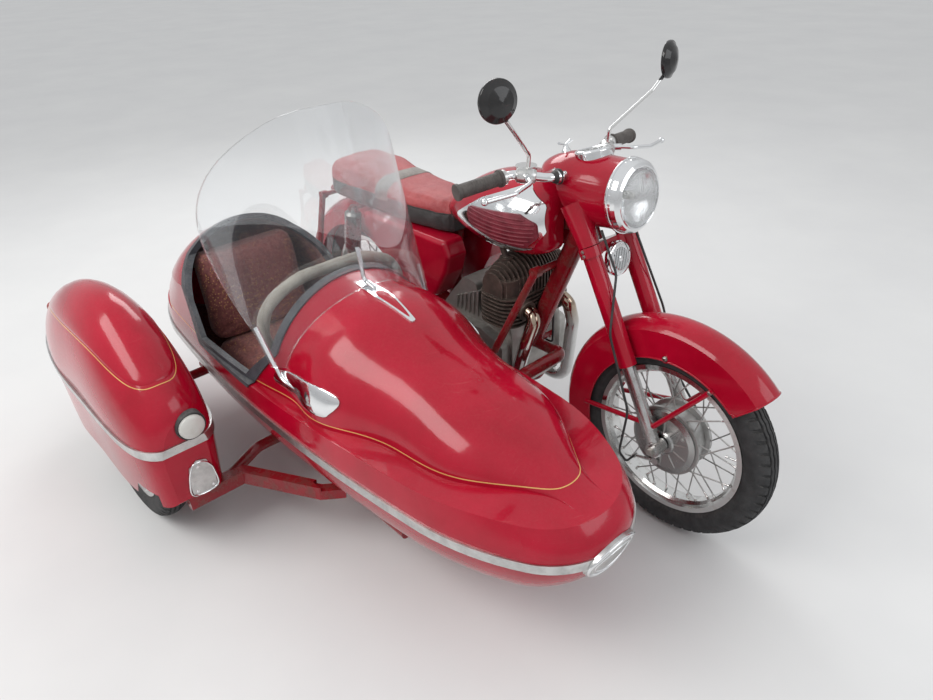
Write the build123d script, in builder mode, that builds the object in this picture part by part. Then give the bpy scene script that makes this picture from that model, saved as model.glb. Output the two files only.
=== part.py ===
from build123d import *
from math import cos, radians, sin
import os

os.makedirs("parts", exist_ok=True)

# Frame of the part: X forward, Y to the left, Z up, the floor at Z = 0 and the origin under the
# middle of the whole outfit. The motorcycle is on the left and the sidecar on its right.
# Points are given from the front axle and from the motorcycle's centre plane.
front_axle_x = 736.0
bike_y = 382.0
wheelbase = 1318.0
rear_x = -wheelbase
seat_gap = 0.3  # clearance between pieces that seat on each other

# Wheels: 16 inch rims with full-width hubs
tyre_r = 288.0
tyre_half = 41.0
tread_half = 30.0
rim_r = 216.5
rim_half = 32.0
rim_bed_r = 204.0
rim_inner_r = 191.0
rim_wall = 3.5
hub_r = 100.0
hub_half = 44.0
hub_mouth = 36.5  # from the wheel's middle to the mouth of the brake drum
hub_waist_r = 84.0
axle_r = 8.0
spoke_r = 1.9
spoke_gap = 0.9
spoke_count = 36
spoke_lean = 24.0  # degrees between a spoke's two ends, seen from the side
brake_plate_r = 92.0
brake_plate_t = 10.0

# Fork: its frame has p ahead of the steering axis, q to the left and t up along the axis,
# with t = 0 at the height of the front axle
rake = 27.0
axle_offset = 55.0
leg_offset = 50.0
leg_half = 75.0
slider_r = 18.0
cover_r = 24.0
cover_low = 233.0
cover_socket = 36.0
clamp_t = 542.0
clamp_h = 26.0
clamp_r = 29.0
stem_r = 14.0
head_r = 26.0
head_low = 558.0
head_high = 664.0
ear_top = 668.0
stem_top = 700.0
tail_floor = 768.0  # underside of the lamp housing behind the steering axis
fender_r = 346.0
fender_half = 50.0
fender_edge_r = 246.0
sheet = 3.0

# Headlamp housing and handlebar
lamp_x = -206.0
lamp_z = 905.0
lamp_tilt = 5.0
lamp_r = 88.0
ring_w = 36.0
lens_r = 72.0
dial_x = -318.0
dial_r = 41.0
bezel_w = 4.0
bezel_low = 2.0
dial_lean = 14.0
bar_r = 11.0
grip_r = 16.5
mirror_r = 46.0
horn_r = 46.0

# Frame tubes, engine, tank, seat and rear end
down_r = 28.0
backbone_r = 22.0
cradle_r = 14.0
rail_r = 11.0
rail_y = 46.7
pivot_x = -880.0
pivot_z = 300.0
arm_y = 84.0
arm_r = 15.0
sleeve_y = 126.0
rear_fender_r = 360.0
rear_fender_half = 80.0
rail_z = tyre_r + rear_fender_r + seat_gap + rail_r
seat_low = rail_z + rail_r + seat_gap
cylinder_x = -549.0
cylinder_half_x = 71.0
cylinder_half_y = 140.0
fin_t = 4.0
fin_pitch = 12.5
crank_half = 105.0
exhaust_r = 20.0
silencer_r = 44.0
silencer_y = 148.0
silencer_z = 208.0
lug_x = -425.0
lug_z = 374.0

# Sidecar body
body_x = -775.0
body_y = -505.0
body_half_length = 965.0
body_half_width = 287.0
strip_z = 370.0
strip_h = 24.0
strip_t = 5.0
floor_z = 210.3
wall = 8.0
cockpit_front = -742.0
cockpit_rear = -1316.0
cockpit_low = 458.0
coaming_w = 26.0
coaming_proud = 4.0
chassis_r = 18.0
chassis_z = floor_z - seat_gap - chassis_r

# Sidecar wheel and its pod
side_wheel_x = -1120.0
side_wheel_y = -1038.0
pod_y = -1000.0
pod_half = 122.0
pod_wall = 4.0

lean = radians(rake)
fork_foot = (front_axle_x - axle_offset * cos(lean), bike_y, tyre_r - axle_offset * sin(lean))
fork_plane = Plane(origin=fork_foot, x_dir=(cos(lean), 0, sin(lean)), z_dir=(-sin(lean), 0, cos(lean)))


def bike(x, y, z):
    """Point given from the front axle, the motorcycle's centre plane and the floor."""
    return Vector(front_axle_x + x, bike_y + y, z)


def fork(p, q, t):
    """Point given in the fork's frame."""
    return fork_plane.from_local_coords(Vector(p, q, t))


def save(part, label):
    """Label a finished piece and write its file."""
    part.label = label
    export_step(part, f"parts/{label}.step")


def largest(part):
    """Biggest solid of a part."""
    return part.solids().sort_by(SortBy.VOLUME)[-1]


def rod(start, end, radius, end_radius=None):
    """Round bar, or a cone, from one point to another."""
    axis = end - start
    bottom = (Align.CENTER, Align.CENTER, Align.MIN)
    with BuildPart() as piece:
        with Locations(Plane(origin=start, z_dir=axis)):
            if end_radius is None:
                Cylinder(radius, axis.length, align=bottom)
            else:
                Cone(radius, end_radius, axis.length, align=bottom)
    return piece.part


def pipe(points, radius, bend):
    """Round tube along straight runs joined by tangent arcs."""
    with BuildPart() as piece:
        with BuildLine() as path:
            FilletPolyline(*points, radius=bend)
        with BuildSketch(Plane(origin=path.line @ 0, z_dir=path.line % 0)):
            Circle(radius)
        sweep()
    return piece.part


def turned(profile, centre, direction):
    """Solid of revolution about a line, from a closed profile of (along the line, radius)."""
    across = Vector(direction).cross(Vector(0, 0, 1))
    across = across if across.length > 0.5 else Vector(0, 1, 0)
    plane = Plane(origin=centre, x_dir=direction, z_dir=across)
    with BuildPart() as piece:
        with BuildSketch(plane):
            with BuildLine():
                Polyline(*profile, close=True)
            make_face()
        revolve(axis=Axis(centre, direction))
    return piece.part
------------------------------
Make an exact copy of the listing, including every line.

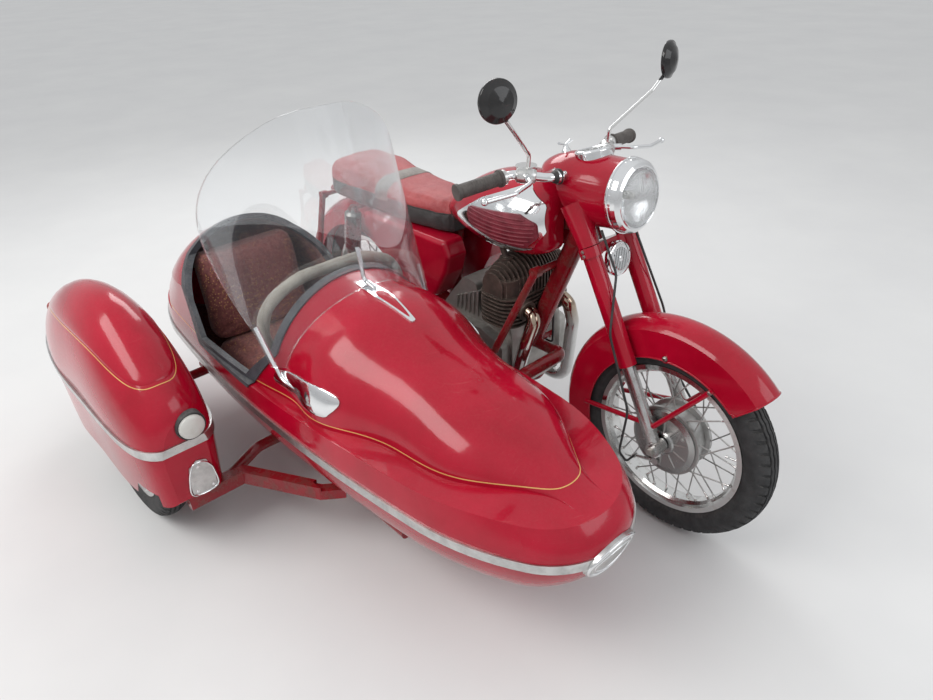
Write the build123d script, in builder mode, that builds the object in this picture part by part. Then give the bpy scene script that makes this picture from that model, saved as model.glb. Output the two files only.
=== part.py ===
from build123d import *
from math import cos, radians, sin
import os

os.makedirs("parts", exist_ok=True)

# Frame of the part: X forward, Y to the left, Z up, the floor at Z = 0 and the origin under the
# middle of the whole outfit. The motorcycle is on the left and the sidecar on its right.
# Points are given from the front axle and from the motorcycle's centre plane.
front_axle_x = 736.0
bike_y = 382.0
wheelbase = 1318.0
rear_x = -wheelbase
seat_gap = 0.3  # clearance between pieces that seat on each other

# Wheels: 16 inch rims with full-width hubs
tyre_r = 288.0
tyre_half = 41.0
tread_half = 30.0
rim_r = 216.5
rim_half = 32.0
rim_bed_r = 204.0
rim_inner_r = 191.0
rim_wall = 3.5
hub_r = 100.0
hub_half = 44.0
hub_mouth = 36.5  # from the wheel's middle to the mouth of the brake drum
hub_waist_r = 84.0
axle_r = 8.0
spoke_r = 1.9
spoke_gap = 0.9
spoke_count = 36
spoke_lean = 24.0  # degrees between a spoke's two ends, seen from the side
brake_plate_r = 92.0
brake_plate_t = 10.0

# Fork: its frame has p ahead of the steering axis, q to the left and t up along the axis,
# with t = 0 at the height of the front axle
rake = 27.0
axle_offset = 55.0
leg_offset = 50.0
leg_half = 75.0
slider_r = 18.0
cover_r = 24.0
cover_low = 233.0
cover_socket = 36.0
clamp_t = 542.0
clamp_h = 26.0
clamp_r = 29.0
stem_r = 14.0
head_r = 26.0
head_low = 558.0
head_high = 664.0
ear_top = 668.0
stem_top = 700.0
tail_floor = 768.0  # underside of the lamp housing behind the steering axis
fender_r = 346.0
fender_half = 50.0
fender_edge_r = 246.0
sheet = 3.0

# Headlamp housing and handlebar
lamp_x = -206.0
lamp_z = 905.0
lamp_tilt = 5.0
lamp_r = 88.0
ring_w = 36.0
lens_r = 72.0
dial_x = -318.0
dial_r = 41.0
bezel_w = 4.0
bezel_low = 2.0
dial_lean = 14.0
bar_r = 11.0
grip_r = 16.5
mirror_r = 46.0
horn_r = 46.0

# Frame tubes, engine, tank, seat and rear end
down_r = 28.0
backbone_r = 22.0
cradle_r = 14.0
rail_r = 11.0
rail_y = 46.7
pivot_x = -880.0
pivot_z = 300.0
arm_y = 84.0
arm_r = 15.0
sleeve_y = 126.0
rear_fender_r = 360.0
rear_fender_half = 80.0
rail_z = tyre_r + rear_fender_r + seat_gap + rail_r
seat_low = rail_z + rail_r + seat_gap
cylinder_x = -549.0
cylinder_half_x = 71.0
cylinder_half_y = 140.0
fin_t = 4.0
fin_pitch = 12.5
crank_half = 105.0
exhaust_r = 20.0
silencer_r = 44.0
silencer_y = 148.0
silencer_z = 208.0
lug_x = -425.0
lug_z = 374.0

# Sidecar body
body_x = -775.0
body_y = -505.0
body_half_length = 965.0
body_half_width = 287.0
strip_z = 370.0
strip_h = 24.0
strip_t = 5.0
floor_z = 210.3
wall = 8.0
cockpit_front = -742.0
cockpit_rear = -1316.0
cockpit_low = 458.0
coaming_w = 26.0
coaming_proud = 4.0
chassis_r = 18.0
chassis_z = floor_z - seat_gap - chassis_r

# Sidecar wheel and its pod
side_wheel_x = -1120.0
side_wheel_y = -1038.0
pod_y = -1000.0
pod_half = 122.0
pod_wall = 4.0

lean = radians(rake)
fork_foot = (front_axle_x - axle_offset * cos(lean), bike_y, tyre_r - axle_offset * sin(lean))
fork_plane = Plane(origin=fork_foot, x_dir=(cos(lean), 0, sin(lean)), z_dir=(-sin(lean), 0, cos(lean)))


def bike(x, y, z):
    """Point given from the front axle, the motorcycle's centre plane and the floor."""
    return Vector(front_axle_x + x, bike_y + y, z)


def fork(p, q, t):
    """Point given in the fork's frame."""
    return fork_plane.from_local_coords(Vector(p, q, t))


def save(part, label):
    """Label a finished piece and write its file."""
    part.label = label
    export_step(part, f"parts/{label}.step")


def largest(part):
    """Biggest solid of a part."""
    return part.solids().sort_by(SortBy.VOLUME)[-1]


def rod(start, end, radius, end_radius=None):
    """Round bar, or a cone, from one point to another."""
    axis = end - start
    bottom = (Align.CENTER, Align.CENTER, Align.MIN)
    with BuildPart() as piece:
        with Locations(Plane(origin=start, z_dir=axis)):
            if end_radius is None:
                Cylinder(radius, axis.length, align=bottom)
            else:
                Cone(radius, end_radius, axis.length, align=bottom)
    return piece.part


def pipe(points, radius, bend):
    """Round tube along straight runs joined by tangent arcs."""
    with BuildPart() as piece:
        with BuildLine() as path:
            FilletPolyline(*points, radius=bend)
        with BuildSketch(Plane(origin=path.line @ 0, z_dir=path.line % 0)):
            Circle(radius)
        sweep()
    return piece.part


def turned(profile, centre, direction):
    """Solid of revolution about a line, from a closed profile of (along the line, radius)."""
    across = Vector(direction).cross(Vector(0, 0, 1))
    across = across if across.length > 0.5 else Vector(0, 1, 0)
    plane = Plane(origin=centre, x_dir=direction, z_dir=across)
    with BuildPart() as piece:
        with BuildSketch(plane):
            with BuildLine():
                Polyline(*profile, close=True)
            make_face()
        revolve(axis=Axis(centre, direction))
    return piece.part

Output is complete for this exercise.